● **What is needed**
Repeat the whole of the data, keeping every detail the same.

● **Supplied material**
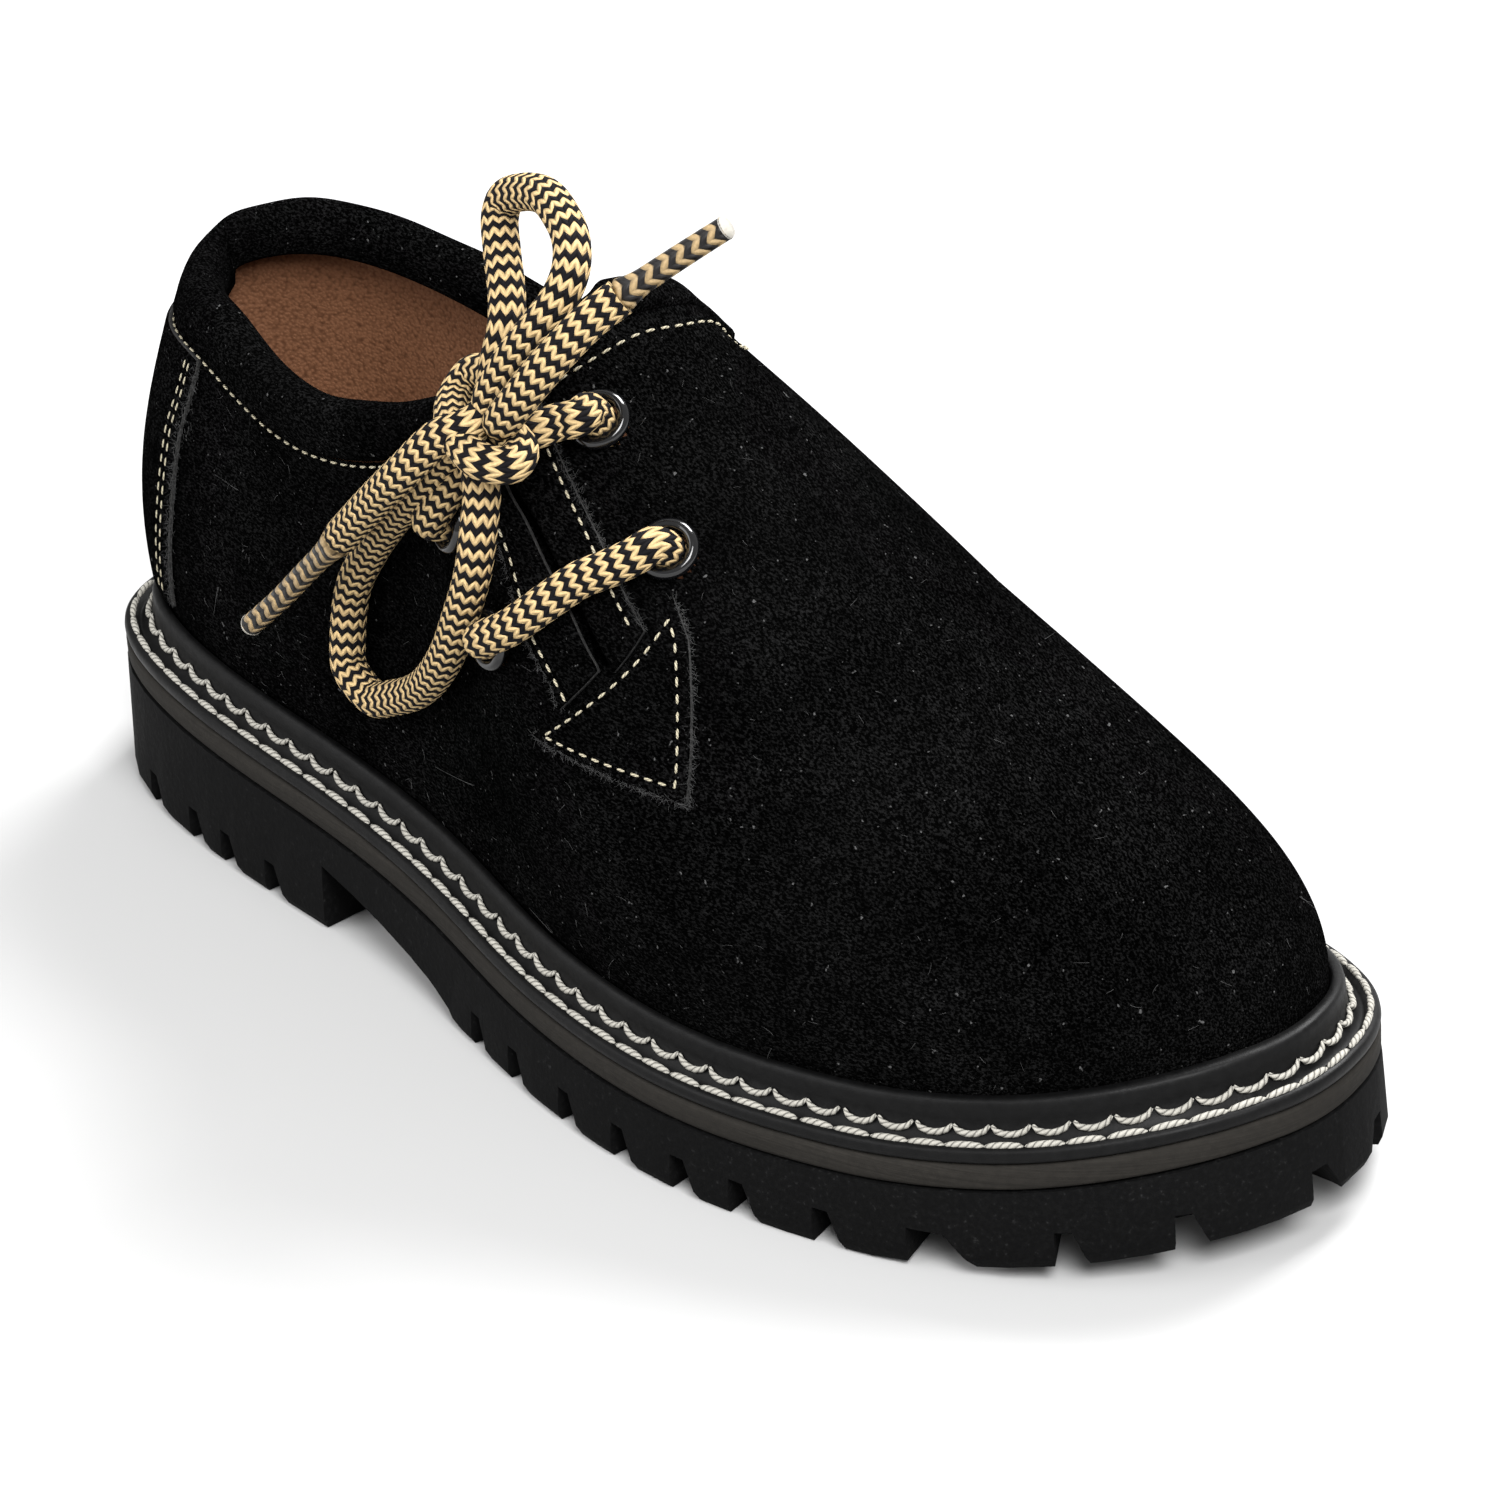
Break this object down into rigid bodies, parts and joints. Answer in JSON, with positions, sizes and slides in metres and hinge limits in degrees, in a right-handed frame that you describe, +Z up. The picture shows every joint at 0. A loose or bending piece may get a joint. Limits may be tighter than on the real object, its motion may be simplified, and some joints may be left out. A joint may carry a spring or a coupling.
{
  "type": "shoe",
  "caption": "Side-laced haferl shoe for the right foot: black suede upper, padded collar, tan and black woven lace in a bow, storm welt, lugged rubber sole",
  "frame": {"origin": "middle of the shoe's box at the floor, under the outsole, without the free lace", "axes": "+X points to the toe and is the longest way, +Y points to the left, the inner (medial) side of this right shoe, and +Z points up"},
  "size_m": [0.2405, 0.0938, 0.136],
  "materials": {
    "rubber_black": "matte",
    "midsole_grey": "matte",
    "welt_black": "satin",
    "leather_cognac": "satin",
    "suede_black": "matte suede",
    "eyelet_black": "gloss",
    "lace_weave": "woven zigzag",
    "aglet_clear": "gloss"
  },
  "bodies": {
    "root": {"outsole": "rubber_black", "midsole": "midsole_grey", "welt": "welt_black", "insole": "leather_cognac", "upper": "suede_black", "collar": "suede_black", "tongue": "suede_black", "heel_stay": "suede_black", "facing_front": "suede_black", "facing_rear": "suede_black", "corner_patch": "suede_black", "eyelet_front_upper": "eyelet_black", "eyelet_front_lower": "eyelet_black", "eyelet_rear_upper": "eyelet_black", "eyelet_rear_lower": "eyelet_black", "lace_bar": "lace_weave", "lace_front": "lace_weave", "lace_rear": "lace_weave", "lace_knot": "lace_weave", "loop_upper": "lace_weave", "loop_lower": "lace_weave", "end_upper": "lace_weave", "end_lower": "lace_weave", "aglet_upper": "aglet_clear", "aglet_lower": "aglet_clear"}
  },
  "joints": []
}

● **Exercise solution**
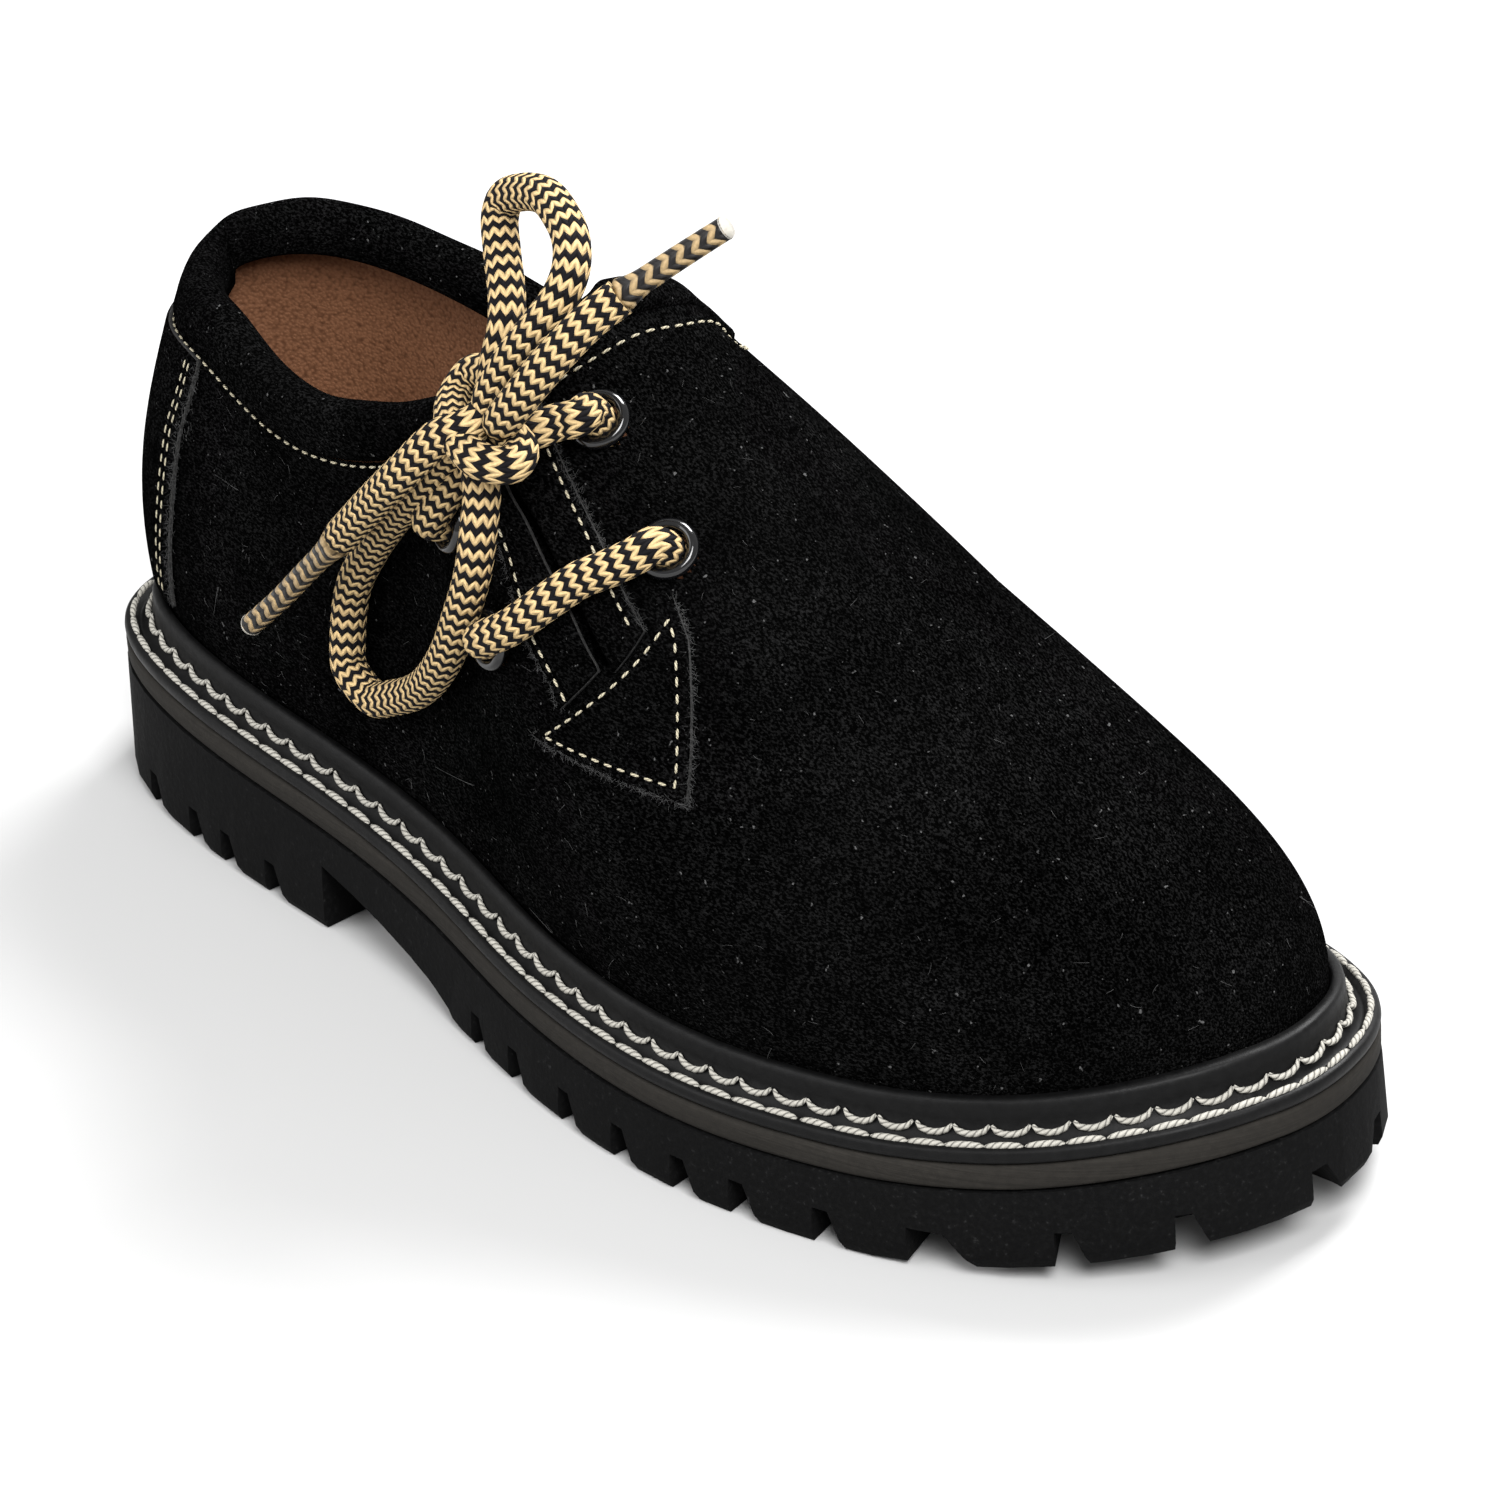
Break this object down into rigid bodies, parts and joints. Answer in JSON, with positions, sizes and slides in metres and hinge limits in degrees, in a right-handed frame that you describe, +Z up. The picture shows every joint at 0. A loose or bending piece may get a joint. Limits may be tighter than on the real object, its motion may be simplified, and some joints may be left out. A joint may carry a spring or a coupling.
{
  "type": "shoe",
  "caption": "Side-laced haferl shoe for the right foot: black suede upper, padded collar, tan and black woven lace in a bow, storm welt, lugged rubber sole",
  "frame": {"origin": "middle of the shoe's box at the floor, under the outsole, without the free lace", "axes": "+X points to the toe and is the longest way, +Y points to the left, the inner (medial) side of this right shoe, and +Z points up"},
  "size_m": [0.2405, 0.0938, 0.136],
  "materials": {
    "rubber_black": "matte",
    "midsole_grey": "matte",
    "welt_black": "satin",
    "leather_cognac": "satin",
    "suede_black": "matte suede",
    "eyelet_black": "gloss",
    "lace_weave": "woven zigzag",
    "aglet_clear": "gloss"
  },
  "bodies": {
    "root": {"outsole": "rubber_black", "midsole": "midsole_grey", "welt": "welt_black", "insole": "leather_cognac", "upper": "suede_black", "collar": "suede_black", "tongue": "suede_black", "heel_stay": "suede_black", "facing_front": "suede_black", "facing_rear": "suede_black", "corner_patch": "suede_black", "eyelet_front_upper": "eyelet_black", "eyelet_front_lower": "eyelet_black", "eyelet_rear_upper": "eyelet_black", "eyelet_rear_lower": "eyelet_black", "lace_bar": "lace_weave", "lace_front": "lace_weave", "lace_rear": "lace_weave", "lace_knot": "lace_weave", "loop_upper": "lace_weave", "loop_lower": "lace_weave", "end_upper": "lace_weave", "end_lower": "lace_weave", "aglet_upper": "aglet_clear", "aglet_lower": "aglet_clear"}
  },
  "joints": []
}